After the cabinet malfunctions, and he is unable to bring Emma back into her story, Kugelmass quickly loses interest in his relationship with her, and he goes weeks without visiting Persky. However, his drive to find love at any cost brings him back to Persky one last time. Ultimately, Allen ends the story with Kugelmass’ failed attempt to once again enter a work of literature spurred by the cabinet’s mid-projection malfunction. Instead of being placed within the pages of his desired novel, Kugelmass is stranded within the dismal landscape of a remedial Spanish textbook, being chased around by a monstrous oversize irregular verb “tener” meaning “to have”.
The similarities between these two stories lay within the nature of their characters and in their overall thematic concepts. Both Kugelmass and Frankenstein are eloquent academics who have allowed the subject of their expertise, Literature and Science, to drive them to bend the rules of nature to achieve their respective goals. Without consideration for those they may affect, they allow their obsessions to override their judgement. Each had a vision, as a novelist has a concept for a story, or as a divine Creator has a plan for his world. However what differentiates them from such entities is that both were dabbling in the creation of others. They both overstepped the parameters of the natural and spiritual world to affect that which they had no place affecting, and are both symbols for the tragedy found in ambition.
However, the two characters also contrast in a manner which continues to illustrate the authors' commentaries on obsession as it pertains to nature and the divine. In Shelley’s story, Victor Frankenstein is ultimately relieved of his torture through death when he warns an ambitious sailor not to challenge the forces of the natural world. In contrast, Kugelmass never learns to relinquish his desire to meet new women and is, consequentially, punished eternally. Ultimately, both men must pay a price for their decisions, but only Frankenstein is allowed relief because he shows regret for his actions, whereas Kugelmass never learns and must presumably suffer forever.

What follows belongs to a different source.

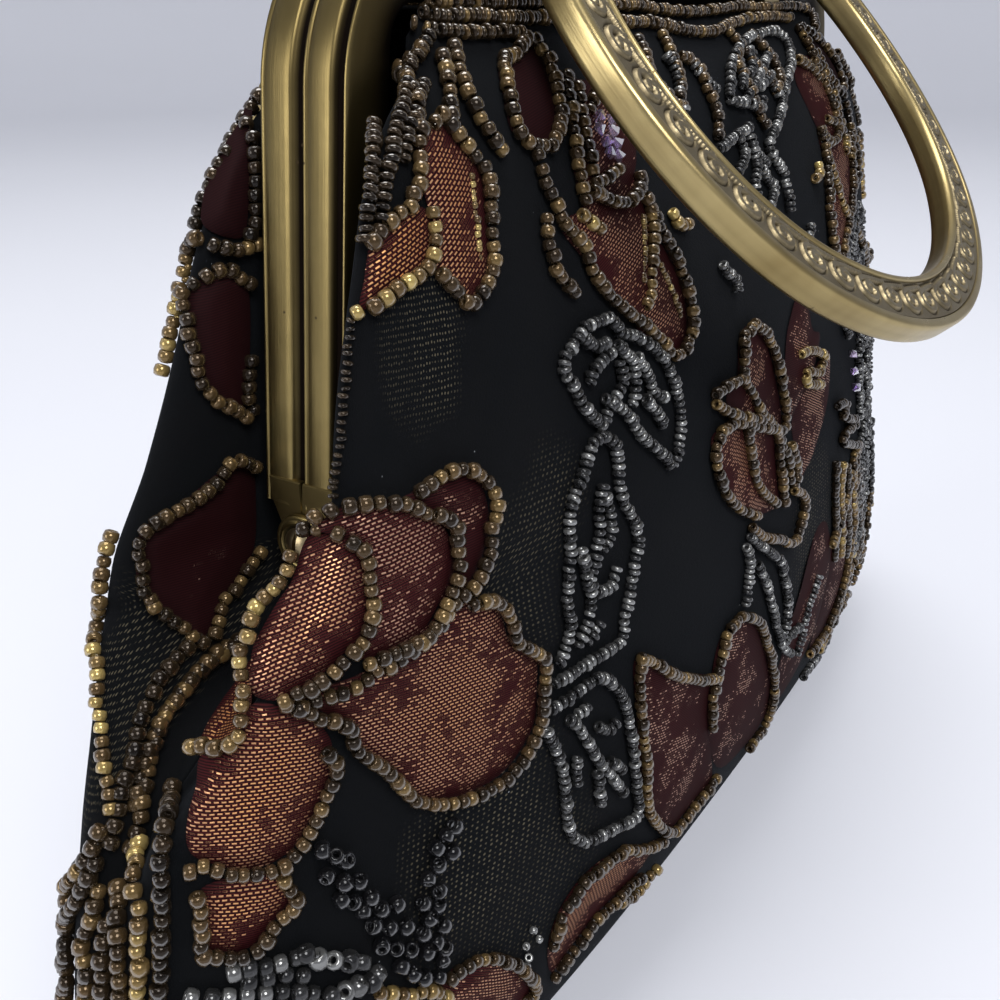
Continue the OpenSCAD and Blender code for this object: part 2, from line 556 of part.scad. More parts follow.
// Above the fold: the big open flower and the leaf's tip at both ends, then the curled petals by
// the left arm, the sprays under the handle and the long petal by the right arm.
upper_ring_shares = [
    [[0.365, 0.84], [0.375, 0.81], [0.39, 0.76], [0.41, 0.72], [0.428, 0.735], [0.43, 0.79], [0.428, 0.855],
        [0.405, 0.84], [0.385, 0.86]]];
upper_line_shares = [
    [[0.355, 0.715], [0.34, 0.73], [0.35, 0.75], [0.37, 0.745], [0.385, 0.725]]];
upper_single_line_shares = [
    [[0.24, 0.94], [0.27, 0.92], [0.3, 0.9], [0.32, 0.875], [0.32, 0.845], [0.31, 0.81], [0.29, 0.79], [0.24, 0.785]],
    [[0.24, 0.905], [0.25, 0.885], [0.24, 0.86], [0.225, 0.845]],
    [[0.28, 0.855], [0.27, 0.835], [0.25, 0.82], [0.225, 0.812]],
    [[0.365, 0.87], [0.345, 0.83], [0.345, 0.8], [0.355, 0.775]],
    [[0.392, 0.94], [0.392, 0.91], [0.37, 0.893], [0.35, 0.91], [0.35, 0.94]],
    [[0.41, 0.94], [0.41, 0.91], [0.408, 0.885]],
    [[0.475, 0.94], [0.468, 0.92], [0.47, 0.9]],
    [[0.49, 0.94], [0.49, 0.92], [0.488, 0.87]],
    [[0.52, 0.93], [0.52, 0.86], [0.5, 0.78]],
    [[0.79, 0.89], [0.77, 0.85], [0.76, 0.8], [0.755, 0.75], [0.77, 0.705], [0.81, 0.69]]];

// Below the fold, at both ends: a silver leaf and the end of the one above it, a heart-shaped
// petal, a petal near the base, clusters and rows by the seam. Then the petals by the left hinge,
// the flower and leaf under the handle, and the petals by the right hinge.
lower_ring_shares = [
    [[0.37, 0.445], [0.385, 0.45], [0.395, 0.41], [0.4, 0.34], [0.4, 0.275], [0.38, 0.285], [0.375, 0.37]],
    [[0.17, 0.41], [0.175, 0.37], [0.205, 0.36], [0.235, 0.375], [0.235, 0.405], [0.2, 0.4]]];
lower_line_shares = [
    [[0.365, 0.58], [0.37, 0.51], [0.37, 0.475], [0.39, 0.475], [0.405, 0.51], [0.41, 0.58]],
    [[0.388, 0.57], [0.387, 0.505]],
    [[0.335, 0.565], [0.35, 0.53], [0.355, 0.48], [0.35, 0.435], [0.335, 0.41], [0.31, 0.425], [0.29, 0.46],
        [0.27, 0.5], [0.24, 0.508]],
    [[0.42, 0.435], [0.418, 0.37], [0.418, 0.3], [0.435, 0.23], [0.45, 0.195], [0.47, 0.2]],
    [[0.26, 0.42], [0.28, 0.39], [0.3, 0.34], [0.3, 0.3]],
    [[0.335, 0.39], [0.325, 0.34], [0.325, 0.29]],
    [[0.33, 0.25], [0.35, 0.235], [0.365, 0.205]],
    [[0.17, 0.33], [0.21, 0.325], [0.25, 0.315], [0.28, 0.295]]];
lower_single_ring_shares = [
    [[0.47, 0.48], [0.49, 0.43], [0.505, 0.36], [0.512, 0.28], [0.5, 0.27], [0.483, 0.36]],
    [[0.445, 0.575], [0.45, 0.54], [0.47, 0.505], [0.49, 0.49], [0.49, 0.54], [0.475, 0.58]]];
lower_single_line_shares = [
    [[0.32, 0.58], [0.305, 0.565], [0.27, 0.545], [0.235, 0.537]],
    [[0.205, 0.58], [0.225, 0.57], [0.22, 0.557]],
    [[0.255, 0.485], [0.255, 0.46], [0.24, 0.435], [0.21, 0.425], [0.175, 0.435]],
    [[0.43, 0.42], [0.45, 0.365], [0.46, 0.4], [0.475, 0.36], [0.485, 0.28], [0.485, 0.19]],
    [[0.505, 0.54], [0.515, 0.495], [0.51, 0.455]],
    [[0.42, 0.2], [0.4, 0.235], [0.385, 0.22]],
    [[0.735, 0.58], [0.72, 0.56], [0.77, 0.545]]];
module upper_flowers() {
    for (flip = [false, true]) {
        strands(upper_ring_shares, flip, true);
        strands(upper_line_shares, flip);
    }
    strands(upper_single_line_shares);
}
module lower_flowers() {
    for (flip = [false, true]) {
        strands(lower_ring_shares, flip, true);
        strands(lower_line_shares, flip);
    }
    strands(lower_single_ring_shares, closed = true);
    strands(lower_single_line_shares);
}
module front_upper_flowers() color(bead_brown) upper_flowers();
module rear_upper_flowers() color(bead_brown) rotate([0, 0, 180]) upper_flowers();
module front_lower_flowers() color(bead_brown) lower_flowers();
module rear_lower_flowers() color(bead_brown) rotate([0, 0, 180]) lower_flowers();

// The border follows the frame: down one arm, and along under the top rail.
border_steps = 16;
border_rows = 2;
module border_beads() {
    for (row = [0 : border_rows - 1]) {
        z = body_h - soft_gap - bead_d * (row + 0.75) * 1.08;
        strand([for (i = [0 : border_steps]) [0.2 + 0.6 * i / border_steps, z]]);
    }
    low = hinge_h + frame_rise * 0.42;
    high = body_h - bead_d * (border_rows + 1.6);
    for (side = [0, 1], row = [0 : border_rows - 1])
        strand([for (i = [0 : 6]) let (s = 0.15 + row * 0.03, z = low + (high - low) * i / 6)
            [side == 0 ? s : 1 - s, z]]);
}
module front_border_beads() color(bead_dark) border_beads();
module rear_border_beads() color(bead_dark) rotate([0, 0, 180]) border_beads();

// The stems at each end run down beside the seam as a bundle of strands.
stem_strands = 4;
stem_steps = 10;
module end_stems() for (row = [0 : stem_strands - 1])
    strand([for (i = [0 : stem_steps]) let (u = i / stem_steps)
        [0.03 + row * 0.034 + 0.012 * sin(180 * u), hinge_h * (0.79 - 0.69 * u)]]);
module left_stem_beads() color(bead_brown) end_stems();
module right_stem_beads() color(bead_brown) rotate([0, 0, 180]) end_stems();

front_frame_rail();
rear_frame_rail();
left_hinge_screw();
right_hinge_screw();
left_hinge_nut();
right_hinge_nut();
front_clasp_ball();
rear_clasp_ball();
front_channel_cord();
rear_channel_cord();
front_handle_lugs();
rear_handle_lugs();
front_handle_pins();
rear_handle_pins();
front_handle_face();
rear_handle_face();
front_handle_back();
rear_handle_back();
front_handle_scrolls();
rear_handle_scrolls();
front_upper_panel();
rear_upper_panel();
front_fold_strip();
rear_fold_strip();
front_lower_panel();
rear_lower_panel();
base_panel();
base_board();
lower_lining();
front_upper_lining();
rear_upper_lining();
front_border_beads();
rear_border_beads();
front_upper_flowers();
rear_upper_flowers();
front_lower_flowers();
rear_lower_flowers();
left_stem_beads();
right_stem_beads();
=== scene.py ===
import math
import random

import bpy
import numpy as np
from mathutils import Matrix, Vector
from mathutils.bvhtree import BVHTree
from mathutils.geometry import delaunay_2d_cdt


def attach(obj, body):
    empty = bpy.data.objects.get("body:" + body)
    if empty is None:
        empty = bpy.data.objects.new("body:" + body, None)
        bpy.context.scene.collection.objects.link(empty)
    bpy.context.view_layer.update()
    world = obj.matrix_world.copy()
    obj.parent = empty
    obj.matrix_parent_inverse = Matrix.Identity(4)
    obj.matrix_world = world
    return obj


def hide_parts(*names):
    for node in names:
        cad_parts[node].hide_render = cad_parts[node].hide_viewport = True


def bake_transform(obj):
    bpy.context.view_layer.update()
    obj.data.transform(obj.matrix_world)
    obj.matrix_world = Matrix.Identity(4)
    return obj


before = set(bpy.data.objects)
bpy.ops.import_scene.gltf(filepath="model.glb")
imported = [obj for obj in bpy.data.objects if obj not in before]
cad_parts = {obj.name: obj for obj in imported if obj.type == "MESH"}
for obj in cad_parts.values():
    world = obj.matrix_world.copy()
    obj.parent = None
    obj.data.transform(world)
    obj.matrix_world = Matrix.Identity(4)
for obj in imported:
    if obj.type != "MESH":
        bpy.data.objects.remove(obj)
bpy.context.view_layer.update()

# The camera stands off the bag's left end, a little in front and above, and looks down along it.
# One picture point is one thousandth of the square picture's side.
picture_side = 1000
scene = bpy.context.scene
camera = bpy.data.objects.new("camera", bpy.data.cameras.new("camera"))
scene.collection.objects.link(camera)
scene.camera = camera
camera.data.lens = 39.85
camera.data.clip_start = 0.01
focal_points = camera.data.lens / camera.data.sensor_width * picture_side
heading, pitch, roll = math.radians(33.4), math.radians(23.81), math.radians(-0.3)
look = Vector((math.cos(pitch) * math.cos(heading), math.cos(pitch) * math.sin(heading), -math.sin(pitch)))
level_right = Vector((math.sin(heading), -math.cos(heading), 0))
level_up = level_right.cross(look)
right = level_right * math.cos(roll) + level_up * math.sin(roll)
up = level_up * math.cos(roll) - level_right * math.sin(roll)
eye = Vector((-0.19153, -0.09776, 0.16483))
camera.matrix_world = Matrix.Translation(eye) @ Matrix((right, up, -look)).transposed().to_4x4()

# The studio: a seamless pale paper floor that curves up far behind the bag, soft boxes above and at
# both sides, and a light grey room.
scene.view_settings.view_transform = "Standard"


def add_node(tree, kind, values=(), **settings):
    """A shader node with its settings, and with each input linked to a socket or given a value."""
    made = tree.nodes.new("ShaderNode" + kind)
    for key, value in settings.items():
        setattr(made, key, value)
    for key, value in dict(values).items():
        if isinstance(value, bpy.types.NodeSocket):
            tree.links.new(value, made.inputs[key])
        else:
            made.inputs[key].default_value = value
    return made


def mix_colours(tree, share, low, high):
    """The colour between two, by a share from 0 to 1."""
    return add_node(tree, "Mix", {"Factor": share, 6: low, 7: high}, data_type="RGBA").outputs[2]


def worked_out(tree, operation, *terms):
    """The result of a small sum in a shader."""
    return add_node(tree, "Math", dict(enumerate(terms)), operation=operation).outputs[0]


def rescaled(tree, value, low, high, to_low=0.0, to_high=1.0):
    """A value carried from one range into another, and held within it."""
    return add_node(tree, "MapRange", {"Value": value, 1: low, 2: high, 3: to_low, 4: to_high}).outputs[0]


def new_finish(name, **plain):
    """A material with its Principled shader, and plain values set on the shader's own sockets."""
    material = bpy.data.materials.new(name)
    material.use_nodes = True
    shader = material.node_tree.nodes["Principled BSDF"]
    for key, value in plain.items():
        shader.inputs[key.replace("_", " ")].default_value = value
    return material, material.node_tree, shader


def new_piece(name, points, faces, material, smooth=True):
    """A mesh object from points in millimetres."""
    mesh = bpy.data.meshes.new(name)
    mesh.from_pydata((np.asarray(points, float) * 0.001).tolist(), [], faces)
    mesh.polygons.foreach_set("use_smooth", [smooth] * len(mesh.polygons))
    mesh.materials.append(material)
    mesh.validate()
    piece = bpy.data.objects.new(name, mesh)
    scene.collection.objects.link(piece)
    return piece


def grid_faces(rows, cols, close=False):
    """Four-sided faces between rows of points, and round each row where it closes on itself."""
    last = cols if close else cols - 1
    return [(i * cols + j, i * cols + (j + 1) % cols, (i + 1) * cols + (j + 1) % cols, (i + 1) * cols + j)
            for i in range(rows - 1) for j in range(last)]


paper, tree, shader = new_finish("seamless_paper", Roughness=0.9)
light_path = add_node(tree, "LightPath")
paper_glow = 0.2
glow = worked_out(tree, "MULTIPLY", light_path.outputs["Is Camera Ray"], paper_glow)
shader.inputs["Emission Color"].default_value = (0.86, 0.88, 1.0, 1)
tree.links.new(glow, shader.inputs["Emission Strength"])
fibre = add_node(tree, "TexNoise", {"Scale": 9.0, "Detail": 3.0})
paper_tone = mix_colours(tree, fibre.outputs["Fac"], (0.60, 0.61, 0.655, 1), (0.64, 0.65, 0.69, 1))
tree.links.new(paper_tone, shader.inputs["Base Color"])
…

“You seek for knowledge and wisdom, as I once did; and I ardently hope that the gratification of your wishes may not be a serpent to sting you, as mine has been.” These words are part of the last statements by Victor Frankenstein before his death. Likewise, Kugelmass has also tasted the bitter flavor of despair at the hands of the source of his obsession yet is not able to vocalize his response. While both of these stories present different means of expressing their thematic points, both share a similar overarching message that in the face of an obsession or ambition, one must never pervert the laws of nature because such actions inevitably end in tragedy.